On Wednesday, oil prices extended losses for the third day in a row, on the back of the dollar’s rise thanks to the recovery of the US housing market, while demand concerns persisted, fearing that monetary stimulus in China will not be enough to revive growth.

Brent crude futures fell 21 cents, or 0.3 percent, to $75.69 a barrel, and US West Texas Intermediate crude futures fell 14 cents, or 0.2 percent, to $71.06 a barrel by 0043 GMT.

The dollar rose after data showed that home building in the United States rose in May to its highest level in more than a year, and building permits increased, indicating that the housing market may recover after being affected by the Federal Reserve’s interest rate hike.

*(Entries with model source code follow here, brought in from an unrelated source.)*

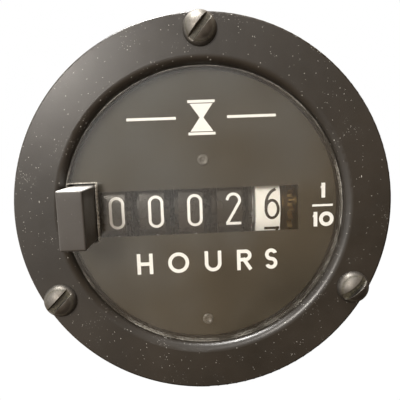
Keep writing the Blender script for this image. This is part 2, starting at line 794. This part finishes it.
@dataclass
class MountingScrews:
    """Three domed screws with a worn slot, and their shanks."""

    circle: float = 31.3
    angles: tuple[float, ...] = (90, 210, 330)
    slot_turns: tuple[float, ...] = (50, 45, 40)
    head_radius: float = 3.0
    head_height: float = 2.2
    edge_height: float = 0.45
    slot_width: float = 1.05
    slot_depth: float = 1.3
    slot_round: float = 0.14
    flange_front: float = -2.4
    rim_round: float = 0.3
    shank_radius: float = 1.75
    shank_end: float = 12.0
    shank_plain: float = 0.3
    shank_tip: float = 0.8
    sink: float = 0.05
    thread_pitch: float = 0.8
    thread_depth: float = 0.4

    def build(self) -> bpy.types.Object:
        """The three screws as one piece."""
        parts = []
        for angle, turn in zip(self.angles, self.slot_turns):
            at = self.circle * np.array([math.cos(math.radians(angle)), math.sin(math.radians(angle))])
            for points, quads in (self.head(turn), self.shank()):
                parts.append((points + [at[0], 0, at[1]], quads))
        piece = make_mesh("slotted_screws", *joined(parts))
        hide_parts("mounting_screws")
        return dress(piece, Finish.DARK_SCREW_STEEL, "case")

    def head(self, turn: float) -> Mesh:
        """One head, about the origin.

        The head is rows of points across the slot direction. Row u runs along the slot for
        sqrt(R^2 - u^2) to each side. Height is a spherical dome that rolls over at the rim, less a
        slot whose walls are a smooth step about half a slot width from the middle.

        Args:
            turn: the slot's angle from X towards Z, in degrees.

        Returns:
            Points and quads of a closed head.
        """
        edge = self.slot_width / 2
        u = np.unique(
            np.concatenate(
                [
                    np.linspace(-self.head_radius, self.head_radius, 61),
                    np.linspace(edge - 0.25, edge + 0.25, 21),
                    np.linspace(-edge - 0.25, -edge + 0.25, 21),
                ]
            )
        )
        s = np.sin(np.linspace(-math.pi / 2, math.pi / 2, 61))
        across, along = np.meshgrid(u, s, indexing="ij")
        along = along * np.sqrt(np.maximum(self.head_radius**2 - across**2, 0))
        r = np.hypot(across, along)
        rise = self.head_height - self.edge_height
        dome = (self.head_radius**2 + rise**2) / (2 * rise)
        height = self.edge_height + np.sqrt(dome**2 - r**2) - (dome - rise)
        rim = np.clip((r - (self.head_radius - self.rim_round)) / self.rim_round, 0, 1)
        height = height - self.rim_round * (1 - np.sqrt(1 - rim**2))
        step = np.clip((edge + self.slot_round - np.abs(across)) / (2 * self.slot_round), 0, 1)
        floor = self.head_height - self.slot_depth
        height = np.where(height > floor, height - (height - floor) * step * step * (3 - 2 * step), height)
        angle = math.radians(turn)
        x = along * math.cos(angle) - across * math.sin(angle)
        z = along * math.sin(angle) + across * math.cos(angle)
        top = np.stack([x, self.flange_front - height, z], axis=-1).reshape(-1, 3)
        bottom = np.stack([x, np.full_like(x, self.flange_front), z], axis=-1).reshape(-1, 3)
        rows, columns = x.shape
        cover = grid_faces(rows, columns)
        wall = []
        for column, flip in ((0, False), (columns - 1, True)):
            start = np.arange(rows - 1) * columns + column
            quad = np.stack([start, start + columns, start + columns + len(top), start + len(top)], axis=1)
            wall.append(quad[:, ::-1] if flip else quad)
        quads = np.concatenate([cover[:, ::-1], *wall, cover + len(top)])
        return np.concatenate([top, bottom]), quads

    def shank(self) -> Mesh:
        """One threaded shank, about the origin.

        The radius at each height and angle is the shank's, less a triangle wave of the height over
        the pitch, moved on by the angle, so that the crests run round as a thread.
        """
        start = self.flange_front + self.sink
        y = np.linspace(start, self.shank_end, 150)
        a = np.linspace(0, 2 * np.pi, 36, endpoint=False)
        yy, aa = np.meshgrid(y, a, indexing="ij")
        phase = (yy / self.thread_pitch + aa / (2 * np.pi)) % 1.0
        depth = np.where(yy < self.shank_plain, 0, self.thread_depth * np.abs(phase - 0.5) * 2)
        taper = np.clip((self.shank_end - yy) / self.shank_tip, 0, 1)
        r = self.shank_radius - depth - 0.5 * (1 - taper)
        wall = np.stack([r * np.cos(aa), yy, r * np.sin(aa)], axis=-1).reshape(-1, 3)
        rows, columns = yy.shape
        first, last = (np.tile([[0.0, end, 0.0]], (columns, 1)) for end in (start, self.shank_end))
        return np.concatenate([first, wall, last]), grid_faces(rows + 2, columns, wrap_columns=True)


@dataclass
class ResetButton:
    """The reset button: a cap with rounded edges, its stop lip, its stems and the spring's pin."""

    centre_x: float = -22.2
    size: Pair = (4.4, 10.0)
    front: float = -10.8
    lip: Pair = (2.7, 3.5)
    lip_size: Pair = (4.1, 12.8)
    lip_reach: float = 2.0
    lip_rounding: float = 0.15
    stem_x: float = -23.5
    stem_width: float = 1.4
    stem_rounding: float = 0.12
    low_stem: Triple = (16.0, -4.9, 2.6)
    high_stem: Triple = (23.9, -2.4, 1.5)
    sink: float = 0.1
    pin_z: float = -3.65
    pin_radius: float = 0.5
    pin_ends: Pair = (15.9, 26.5)
    pin_rounding: float = 0.3
    rounding: float = 0.38

    def build(self) -> bpy.types.Object:
        """The whole button as one piece."""
        width, height = self.size
        left = self.centre_x - width / 2
        lip_left = self.centre_x - self.lip_reach
        lip_right = lip_left + self.lip_size[0]
        lip_half = self.lip_size[1] / 2
        cap_depth = (self.front, self.lip[0] + self.sink)
        parts = [
            self.block((left, left + width), cap_depth, (-height / 2, height / 2), self.rounding),
            self.block((lip_left, lip_right), self.lip, (-lip_half, lip_half), self.lip_rounding),
            self.stem(*self.low_stem),
            self.stem(*self.high_stem),
            self.pin(),
        ]
        piece = make_mesh("reset_push_button", *joined(parts))
        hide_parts("reset_button")
        return dress(piece, Finish.BUTTON_GREY, "button")

    def block(
        self, x: Pair, y: Pair, z: Pair, rounding: float
    ) -> Mesh:
        """A rounded block.

        Args:
            x: its two ends along X.
            y: its two ends along Y.
            z: its two ends along Z.
            rounding: radius of its edges.

        Returns:
            Points and quads.
        """
        low, high = np.array([x[0], y[0], z[0]]), np.array([x[1], y[1], z[1]])
        points, quads = rounded_box((high - low) / 2, rounding, 10)
        return points + (low + high) / 2, quads

    def stem(self, end: float, bottom: float, height: float) -> Mesh:
        """One flat stem, which starts at the lip.

        Args:
            end: Y of its end.
            bottom: Z of its lower side.
            height: its height.

        Returns:
            Points and quads.
        """
        half = self.stem_width / 2
        x = (self.stem_x - half, self.stem_x + half)
        return self.block(x, (self.lip[1] - self.sink, end), (bottom, bottom + height), self.stem_rounding)

    def pin(self) -> Mesh:
        """The pin inside the return spring, with a rounded end.

        The radius stays even and ends as a quarter circle over its last 0.3 mm.
        """
        start, end = self.pin_ends
        bend = end - self.pin_rounding
        a = np.linspace(0.1, math.pi / 2, 8)
        y = np.concatenate([[start, start, bend], bend + self.pin_rounding * np.sin(a), [end]])
        curve = self.pin_radius - self.pin_rounding * (1 - np.cos(a))
        r = np.concatenate([[0, self.pin_radius, self.pin_radius], curve, [0]])
        return turned(y, r, (self.stem_x, self.pin_z), 28)


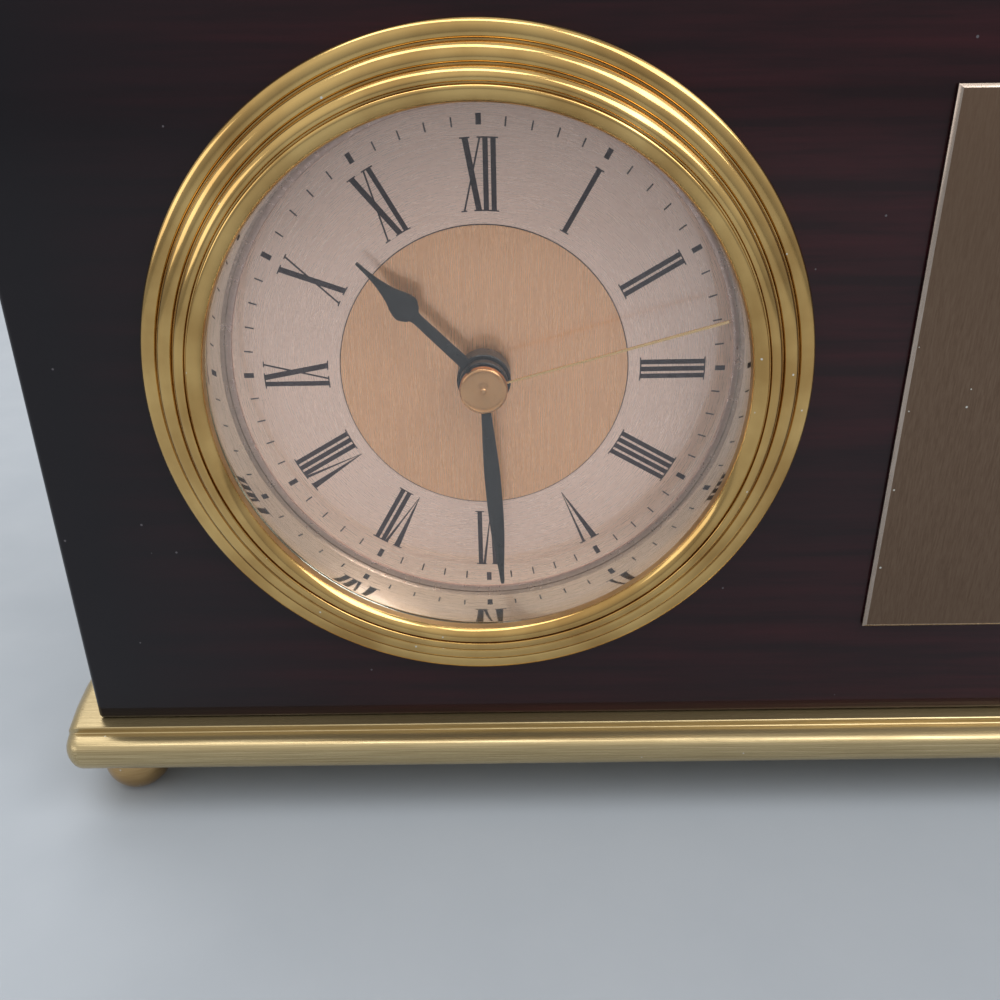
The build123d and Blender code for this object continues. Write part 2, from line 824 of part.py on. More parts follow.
def plate_screws():
    screws = []
    for point in post_points:
        head_rear = rear_plate_rear - plate_screw_head_height
        screw = rod(plate_screw_head, head_rear, rear_plate_rear, point)
        screw += rod(plate_screw_radius, rear_plate_rear, rear_plate_rear + plate_screw_length, point)
        bar = block(-cross_length / 2, cross_length / 2, -cross_width / 2, cross_width / 2, 0, cross_depth)
        cross = bar + Rot(0, 0, 90) * bar
        screws.append(screw - Pos(point[0], point[1], head_rear) * cross)
    return Compound(children=screws)


# ---------------------------------------------------------------- motor and circuit

def stator():
    """A U of soft iron: the rotor's hole in the foot, and a leg to each end of the coil."""
    x, y = rotor_axis
    leg = core_width + stator_leg_spare
    top = coil_y + core_width / 2
    left_inner, left_outside, left_inside, left_end = stator_left_bend
    right_inner, right_outside, right_inside = stator_right_bend
    low = y - stator_foot_low
    high = y + stator_foot_high
    points = (
        (x - stator_foot_left, low), (x + stator_foot_right, low), (core_right, y + right_outside),
        (core_right, top), (core_right - leg, top), (core_right - leg, y + right_inside),
        (x + right_inner, high), (x + left_inner, high), (core_left + leg, y + left_inside),
        (core_left + leg, top), (core_left, top), (core_left, y + left_outside),
        (x - stator_foot_left, y + left_end),
    )
    hole = rod(stator_hole, rear_plate_front, stator_front, rotor_axis)
    return slab(points, rear_plate_front, stator_front) - hole


def coil_core():
    return block(core_left, core_right, coil_y - core_width / 2, coil_y + core_width / 2,
                 rear_plate_front - core_thickness, rear_plate_front)


def around_core(left, right, half):
    return block(left, right, coil_y - half, coil_y + half, coil_z - half, coil_z + half)


def core_space():
    return block(bobbin_left, bobbin_right, coil_y - core_width / 2, coil_y + core_width / 2,
                 coil_z - core_thickness / 2, coil_z + core_thickness / 2)


def bobbin_body():
    half = core_width / 2 + bobbin_wall
    return around_core(bobbin_left, bobbin_right, half)


def coil_bobbin():
    flange_a = around_core(bobbin_left, bobbin_left + bobbin_flange, bobbin_half)
    flange_b = around_core(bobbin_right - bobbin_flange, bobbin_right, bobbin_half)
    return bobbin_body() + flange_a + flange_b - core_space()


def coil_winding():
    wound = around_core(bobbin_left + bobbin_flange, bobbin_right - bobbin_flange, winding_half)
    wound = fillet(wound.edges().filter_by(Axis.X), winding_round)
    return wound - bobbin_body()


def circuit_board():
    return block(board_left, board_right, board_low, board_high, board_rear, rear_plate_rear)


def quartz_can():
    can = Rot(0, 90, 0) * Cylinder(can_radius, can_length)
    return Pos(can_x, can_y, board_rear - can_radius) * can


def clock_chip():
    half = chip_size / 2
    return block(chip_x - half, chip_x + half, chip_y - half, chip_y + half,
                 board_rear - chip_height, board_rear)


# ---------------------------------------------------------------- battery and contacts

def contact_end(side):
    """The x of the bay's end wall."""
    return side * bay_half_length


def contact_slot(side):
    """The slot in the bay's upper wall for a contact's tab."""
    wall_low = bay_centre_y + battery_radius + battery_clearance
    end = contact_end(side)
    inner = end - side * (tab_width + slot_clearance)
    tab_front = board_rear
    return block(min(end, inner), max(end, inner), wall_low, wall_low + bay_wall,
                 tab_front - contact_thickness - slot_clearance, tab_front + slot_clearance)


def battery_contact(side, battery_end):
    """A strip at one end of the bay, with a leaf to the battery and a tab to the board."""
    end = contact_end(side)
    inward = -side
    touch = battery_end + side * contact_clearance
    middle = -(contact_low + contact_high) / 2
    half = (contact_low - contact_high) / 2
    skin = inward * contact_thickness
    flat = leaf_half_flat
    leaf = Polyline((end, 0, middle + half), (end, 0, middle - half), (end + skin, 0, middle - half),
                    (touch, 0, middle - flat), (touch, 0, middle + flat), (touch - skin, 0, middle + flat),
                    (touch - skin, 0, middle - flat), (end + skin, 0, middle - half + leaf_fold),
                    (end + skin, 0, middle + half), close=True)
    strip = extrude(make_face(leaf), contact_width / 2, dir=(0, 1, 0), both=True)
    strip = Pos(0, bay_centre_y, 0) * strip
    rear = board_rear - contact_thickness
    riser_top = bay_centre_y + battery_radius
    riser = block(min(end, end + skin), max(end, end + skin), bay_centre_y, riser_top, rear, -contact_high)
    inner = end + inward * tab_width
    tab = block(min(end, inner), max(end, inner), riser_top - tab_root, tab_reach_y, rear, board_rear)
    arm_end = board_left + arm_on_board[0] if side < 0 else board_right - arm_on_board[1]
    arm = block(min(end, arm_end), max(end, arm_end), tab_reach_y - tab_width, tab_reach_y,
                rear, board_rear)
    return strip + riser + tab + arm


def battery_middle():
    depth = -bay_floor - battery_clearance - battery_radius
    return (0, bay_centre_y, depth)


def battery_cell():
    jacket = Cylinder(battery_radius, battery_length)
    jacket = fillet(jacket.edges(), battery_end_round)
    return Pos(*battery_middle()) * Pos(-button_length / 2, 0, 0) * Rot(0, 90, 0) * jacket


def battery_button():
    button = Cylinder(button_radius, button_length)
    return Pos(*battery_middle()) * Pos(battery_length / 2, 0, 0) * Rot(0, 90, 0) * button


# ---------------------------------------------------------------- write the parts

def write_stand():
    save("wood_body", wood_body())
    save("base_plate", base_plate())
    for name, (x, y) in stud_points().items():
        save(f"foot_{name}", ball_foot(x, y))
    save("foot_studs", foot_studs())
    save("base_screws", Compound(children=[base_screw(x, y) for x, y in screw_points()]))
    save("plaque_plate", plaque_plate())
    save("plaque_tape", plaque(plaque_tape, 0, tape_margin))


def write_clock():
    half_battery = (battery_length + button_length) / 2
    pieces = {
        "bezel": bezel(),
        "crystal": crystal(),
        "reflector_ring": reflector_ring(),
        "dial_plate": dial_plate(),
        "dial_centre_disc": dial_centre_disc(),
        "case_cup": case_cup(),
        "friction_ring": friction_ring(),
        "hour_hand": hour_hand(),
        "minute_hand": minute_hand(),
        "seconds_hand": seconds_hand(),
        "seconds_cap": seconds_cap(),
        "hour_wheel": hour_wheel(),
        "centre_wheel": centre_wheel(),
        "seconds_wheel": seconds_wheel(),
        "third_wheel": third_wheel(),
        "step_wheel": step_wheel(),
        "rotor_pinion": rotor_pinion(),
        "rotor_magnet": rotor_magnet(),
        "motion_wheel": motion_wheel(),
        "knob_stem": knob_stem(),
        "setting_knob": setting_knob(),
        "movement_front_plate": front_plate(),
        "movement_middle_plate": middle_plate(),
        "movement_rear_plate": rear_plate(),
        "movement_screws": plate_screws(),
        "stator": stator(),
        "coil_core": coil_core(),
        "coil_bobbin": coil_bobbin(),
        "coil_winding": coil_winding(),
        "circuit_board": circuit_board(),
        "quartz_can": quartz_can(),
        "clock_chip": clock_chip(),
        "contact_negative": battery_contact(-1, -half_battery),
        "contact_positive": battery_contact(1, half_battery),
        "battery_cell": battery_cell(),
        "battery_button": battery_button(),
    }
    for name, shape in pieces.items():
        save_in_clock(name, shape)


write_stand()
write_clock()
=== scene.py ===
# %% [markdown]
# # Dressing a desk clock
# A desk clock has been built as solid parts: a lacquered wood block on a moulded brass base, with a
# round quartz clock pushed into a bore in it. Those parts are the fixed frame of this lesson. Here
# they get their looks: turned brass, brushed metal, printed numerals, glass and gloss lacquer.
# The frame is loaded first, because every new piece takes its place from it.

# %% Load the frame
import math

import bmesh
import bpy
from mathutils import Matrix, Vector


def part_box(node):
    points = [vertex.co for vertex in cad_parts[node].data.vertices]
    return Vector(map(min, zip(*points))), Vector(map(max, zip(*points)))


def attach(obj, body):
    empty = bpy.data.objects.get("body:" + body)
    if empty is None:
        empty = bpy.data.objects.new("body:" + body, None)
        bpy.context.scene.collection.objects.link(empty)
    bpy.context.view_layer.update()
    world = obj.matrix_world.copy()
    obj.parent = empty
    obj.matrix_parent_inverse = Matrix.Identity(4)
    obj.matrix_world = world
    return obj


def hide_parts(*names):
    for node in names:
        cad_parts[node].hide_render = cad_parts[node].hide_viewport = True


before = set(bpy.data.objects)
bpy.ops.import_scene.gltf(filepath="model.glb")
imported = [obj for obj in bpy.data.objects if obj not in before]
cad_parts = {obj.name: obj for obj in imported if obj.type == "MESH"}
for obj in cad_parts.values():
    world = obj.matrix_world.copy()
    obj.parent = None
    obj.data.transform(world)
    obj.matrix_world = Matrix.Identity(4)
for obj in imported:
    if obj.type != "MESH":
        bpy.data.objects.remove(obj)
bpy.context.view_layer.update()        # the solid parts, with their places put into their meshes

MM = 0.001

# %% [markdown]
# ## Where things are
# The parts say where everything is, so nothing here is placed by eye. The front of the wood, the face
# of the dial and the two axes are read from their boxes. The loose dial sits a little to the right of
# the middle of its case, so the case and the dial each have an axis of their own. Both axes run from
# front to back, and the viewer is on the side of the lower y.

# %% Read the places that the new pieces use
wood_low, wood_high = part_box("wood_body")
bezel_low, bezel_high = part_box("bezel")
dial_low, dial_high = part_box("dial_plate")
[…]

A strong dollar affects demand for oil because it makes a commodity priced in the greenback more expensive for holders of other currencies.

The market remains concerned about a stalled recovery in China, the world’s largest oil importer. In an effort to boost growth, Beijing on Tuesday cut its main loan interest rate for the first time in 10 months. It cut interest on the one- and five-year loans by 10 basis points, which is lower than expected.

The interest rate cut came on the heels of economic data showing that China’s retail and factory sectors are finding it difficult to maintain the momentum achieved earlier in the year following the abandonment of Corona restrictions.

The oil market is also cautious ahead of Federal Reserve Chairman Jerome Powell’s congressional testimony later on Wednesday, which is expected to provide clues to future interest rate movements in the world’s largest economy.

Dealers are also awaiting US oil inventories data, which will be issued by the American Petroleum Institute on Wednesday and the Energy Information Administration on Thursday. Both reports were delayed by one day after a public holiday on Monday.

Five analysts polled by Reuters estimated that crude stocks fell by about 400,000 barrels in the week ending June 16.